>>

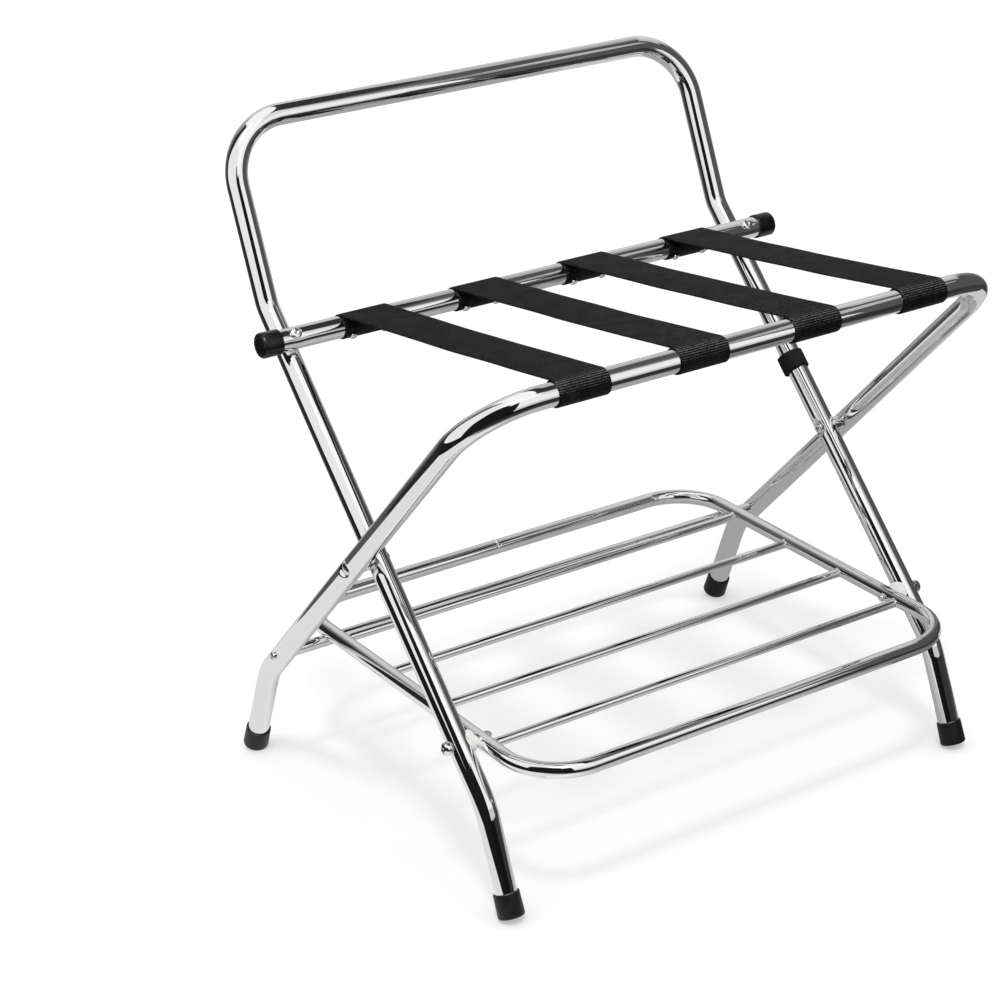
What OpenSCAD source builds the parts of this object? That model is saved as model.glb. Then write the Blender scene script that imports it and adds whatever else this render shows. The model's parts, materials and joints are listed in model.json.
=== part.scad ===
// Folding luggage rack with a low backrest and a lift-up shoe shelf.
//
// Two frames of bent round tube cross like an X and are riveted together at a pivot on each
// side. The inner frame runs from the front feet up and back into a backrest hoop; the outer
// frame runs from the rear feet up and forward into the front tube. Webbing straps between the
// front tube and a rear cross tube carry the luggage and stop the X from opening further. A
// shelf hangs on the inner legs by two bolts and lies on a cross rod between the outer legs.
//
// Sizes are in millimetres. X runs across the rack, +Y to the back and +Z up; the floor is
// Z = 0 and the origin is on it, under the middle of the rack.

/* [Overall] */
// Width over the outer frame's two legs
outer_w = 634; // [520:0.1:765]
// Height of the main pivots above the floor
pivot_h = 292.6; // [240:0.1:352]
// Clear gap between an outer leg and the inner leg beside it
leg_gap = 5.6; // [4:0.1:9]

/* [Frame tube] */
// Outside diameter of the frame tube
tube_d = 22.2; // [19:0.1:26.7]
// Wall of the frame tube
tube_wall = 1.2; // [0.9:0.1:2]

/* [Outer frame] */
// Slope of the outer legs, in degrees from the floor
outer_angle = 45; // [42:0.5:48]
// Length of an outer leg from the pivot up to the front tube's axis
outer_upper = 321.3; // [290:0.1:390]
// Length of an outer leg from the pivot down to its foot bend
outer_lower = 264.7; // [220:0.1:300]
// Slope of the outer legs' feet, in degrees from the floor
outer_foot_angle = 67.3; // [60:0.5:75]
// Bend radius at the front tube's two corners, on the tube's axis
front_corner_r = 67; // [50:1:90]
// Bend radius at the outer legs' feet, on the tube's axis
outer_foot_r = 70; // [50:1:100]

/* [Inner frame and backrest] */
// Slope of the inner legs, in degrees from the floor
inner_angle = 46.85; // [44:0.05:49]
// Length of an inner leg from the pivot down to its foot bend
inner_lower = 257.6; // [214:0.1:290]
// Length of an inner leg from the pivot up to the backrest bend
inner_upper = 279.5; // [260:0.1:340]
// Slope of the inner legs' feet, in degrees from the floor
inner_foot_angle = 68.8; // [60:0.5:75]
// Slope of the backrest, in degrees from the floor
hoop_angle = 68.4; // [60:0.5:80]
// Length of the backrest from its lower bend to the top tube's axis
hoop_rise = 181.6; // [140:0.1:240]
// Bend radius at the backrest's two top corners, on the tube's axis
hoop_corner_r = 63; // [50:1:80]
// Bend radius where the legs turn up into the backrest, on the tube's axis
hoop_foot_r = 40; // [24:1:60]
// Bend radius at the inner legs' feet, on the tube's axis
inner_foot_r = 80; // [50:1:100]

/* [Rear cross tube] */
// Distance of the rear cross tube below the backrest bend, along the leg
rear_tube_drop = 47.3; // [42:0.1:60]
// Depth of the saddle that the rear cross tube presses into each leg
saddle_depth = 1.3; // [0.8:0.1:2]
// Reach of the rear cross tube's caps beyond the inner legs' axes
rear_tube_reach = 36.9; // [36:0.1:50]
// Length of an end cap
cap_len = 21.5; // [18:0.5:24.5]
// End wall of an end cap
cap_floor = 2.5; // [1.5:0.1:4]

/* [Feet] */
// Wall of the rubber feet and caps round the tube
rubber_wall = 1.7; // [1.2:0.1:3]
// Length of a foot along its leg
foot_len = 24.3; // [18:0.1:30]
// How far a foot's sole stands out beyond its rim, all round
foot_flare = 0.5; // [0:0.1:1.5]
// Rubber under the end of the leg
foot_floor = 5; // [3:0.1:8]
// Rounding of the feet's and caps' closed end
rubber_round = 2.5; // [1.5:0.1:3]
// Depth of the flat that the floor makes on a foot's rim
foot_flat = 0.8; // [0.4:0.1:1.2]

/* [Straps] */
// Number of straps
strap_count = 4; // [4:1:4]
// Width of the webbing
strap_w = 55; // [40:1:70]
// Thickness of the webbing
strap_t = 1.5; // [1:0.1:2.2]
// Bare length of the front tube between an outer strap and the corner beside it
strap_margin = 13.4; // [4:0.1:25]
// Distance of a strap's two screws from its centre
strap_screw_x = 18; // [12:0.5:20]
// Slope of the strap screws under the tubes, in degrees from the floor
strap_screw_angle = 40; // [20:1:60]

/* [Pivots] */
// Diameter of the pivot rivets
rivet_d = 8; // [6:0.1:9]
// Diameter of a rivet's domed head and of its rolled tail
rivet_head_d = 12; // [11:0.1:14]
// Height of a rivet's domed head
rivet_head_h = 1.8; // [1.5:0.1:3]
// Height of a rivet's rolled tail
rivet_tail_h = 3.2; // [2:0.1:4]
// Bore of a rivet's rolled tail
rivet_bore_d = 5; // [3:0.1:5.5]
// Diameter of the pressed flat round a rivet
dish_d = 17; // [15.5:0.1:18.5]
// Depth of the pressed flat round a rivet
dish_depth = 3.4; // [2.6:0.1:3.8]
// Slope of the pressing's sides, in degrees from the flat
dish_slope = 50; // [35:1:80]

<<

Exercise instructions.
Exactly reproduce the material above.

Solved exercise.
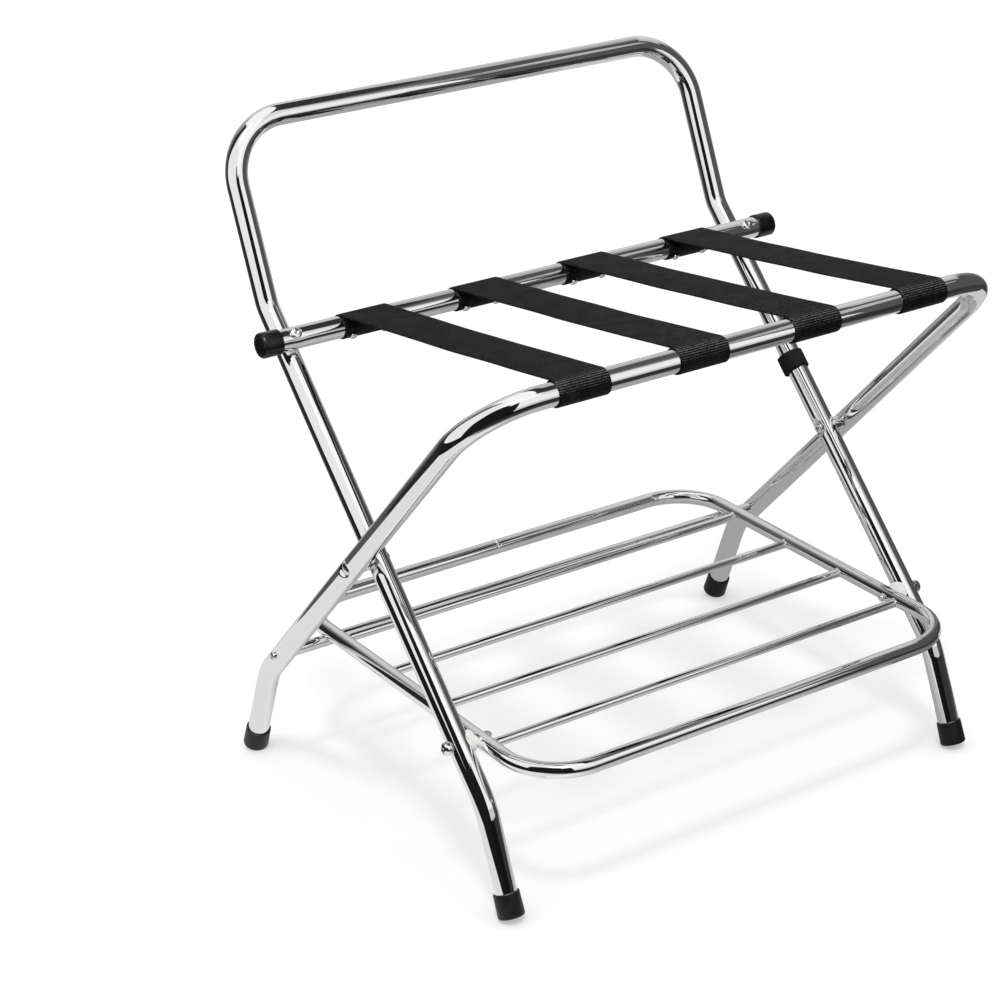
What OpenSCAD source builds the parts of this object? That model is saved as model.glb. Then write the Blender scene script that imports it and adds whatever else this render shows. The model's parts, materials and joints are listed in model.json.
=== part.scad ===
// Folding luggage rack with a low backrest and a lift-up shoe shelf.
//
// Two frames of bent round tube cross like an X and are riveted together at a pivot on each
// side. The inner frame runs from the front feet up and back into a backrest hoop; the outer
// frame runs from the rear feet up and forward into the front tube. Webbing straps between the
// front tube and a rear cross tube carry the luggage and stop the X from opening further. A
// shelf hangs on the inner legs by two bolts and lies on a cross rod between the outer legs.
//
// Sizes are in millimetres. X runs across the rack, +Y to the back and +Z up; the floor is
// Z = 0 and the origin is on it, under the middle of the rack.

/* [Overall] */
// Width over the outer frame's two legs
outer_w = 634; // [520:0.1:765]
// Height of the main pivots above the floor
pivot_h = 292.6; // [240:0.1:352]
// Clear gap between an outer leg and the inner leg beside it
leg_gap = 5.6; // [4:0.1:9]

/* [Frame tube] */
// Outside diameter of the frame tube
tube_d = 22.2; // [19:0.1:26.7]
// Wall of the frame tube
tube_wall = 1.2; // [0.9:0.1:2]

/* [Outer frame] */
// Slope of the outer legs, in degrees from the floor
outer_angle = 45; // [42:0.5:48]
// Length of an outer leg from the pivot up to the front tube's axis
outer_upper = 321.3; // [290:0.1:390]
// Length of an outer leg from the pivot down to its foot bend
outer_lower = 264.7; // [220:0.1:300]
// Slope of the outer legs' feet, in degrees from the floor
outer_foot_angle = 67.3; // [60:0.5:75]
// Bend radius at the front tube's two corners, on the tube's axis
front_corner_r = 67; // [50:1:90]
// Bend radius at the outer legs' feet, on the tube's axis
outer_foot_r = 70; // [50:1:100]

/* [Inner frame and backrest] */
// Slope of the inner legs, in degrees from the floor
inner_angle = 46.85; // [44:0.05:49]
// Length of an inner leg from the pivot down to its foot bend
inner_lower = 257.6; // [214:0.1:290]
// Length of an inner leg from the pivot up to the backrest bend
inner_upper = 279.5; // [260:0.1:340]
// Slope of the inner legs' feet, in degrees from the floor
inner_foot_angle = 68.8; // [60:0.5:75]
// Slope of the backrest, in degrees from the floor
hoop_angle = 68.4; // [60:0.5:80]
// Length of the backrest from its lower bend to the top tube's axis
hoop_rise = 181.6; // [140:0.1:240]
// Bend radius at the backrest's two top corners, on the tube's axis
hoop_corner_r = 63; // [50:1:80]
// Bend radius where the legs turn up into the backrest, on the tube's axis
hoop_foot_r = 40; // [24:1:60]
// Bend radius at the inner legs' feet, on the tube's axis
inner_foot_r = 80; // [50:1:100]

/* [Rear cross tube] */
// Distance of the rear cross tube below the backrest bend, along the leg
rear_tube_drop = 47.3; // [42:0.1:60]
// Depth of the saddle that the rear cross tube presses into each leg
saddle_depth = 1.3; // [0.8:0.1:2]
// Reach of the rear cross tube's caps beyond the inner legs' axes
rear_tube_reach = 36.9; // [36:0.1:50]
// Length of an end cap
cap_len = 21.5; // [18:0.5:24.5]
// End wall of an end cap
cap_floor = 2.5; // [1.5:0.1:4]

/* [Feet] */
// Wall of the rubber feet and caps round the tube
rubber_wall = 1.7; // [1.2:0.1:3]
// Length of a foot along its leg
foot_len = 24.3; // [18:0.1:30]
// How far a foot's sole stands out beyond its rim, all round
foot_flare = 0.5; // [0:0.1:1.5]
// Rubber under the end of the leg
foot_floor = 5; // [3:0.1:8]
// Rounding of the feet's and caps' closed end
rubber_round = 2.5; // [1.5:0.1:3]
// Depth of the flat that the floor makes on a foot's rim
foot_flat = 0.8; // [0.4:0.1:1.2]

/* [Straps] */
// Number of straps
strap_count = 4; // [4:1:4]
// Width of the webbing
strap_w = 55; // [40:1:70]
// Thickness of the webbing
strap_t = 1.5; // [1:0.1:2.2]
// Bare length of the front tube between an outer strap and the corner beside it
strap_margin = 13.4; // [4:0.1:25]
// Distance of a strap's two screws from its centre
strap_screw_x = 18; // [12:0.5:20]
// Slope of the strap screws under the tubes, in degrees from the floor
strap_screw_angle = 40; // [20:1:60]

/* [Pivots] */
// Diameter of the pivot rivets
rivet_d = 8; // [6:0.1:9]
// Diameter of a rivet's domed head and of its rolled tail
rivet_head_d = 12; // [11:0.1:14]
// Height of a rivet's domed head
rivet_head_h = 1.8; // [1.5:0.1:3]
// Height of a rivet's rolled tail
rivet_tail_h = 3.2; // [2:0.1:4]
// Bore of a rivet's rolled tail
rivet_bore_d = 5; // [3:0.1:5.5]
// Diameter of the pressed flat round a rivet
dish_d = 17; // [15.5:0.1:18.5]
// Depth of the pressed flat round a rivet
dish_depth = 3.4; // [2.6:0.1:3.8]
// Slope of the pressing's sides, in degrees from the flat
dish_slope = 50; // [35:1:80]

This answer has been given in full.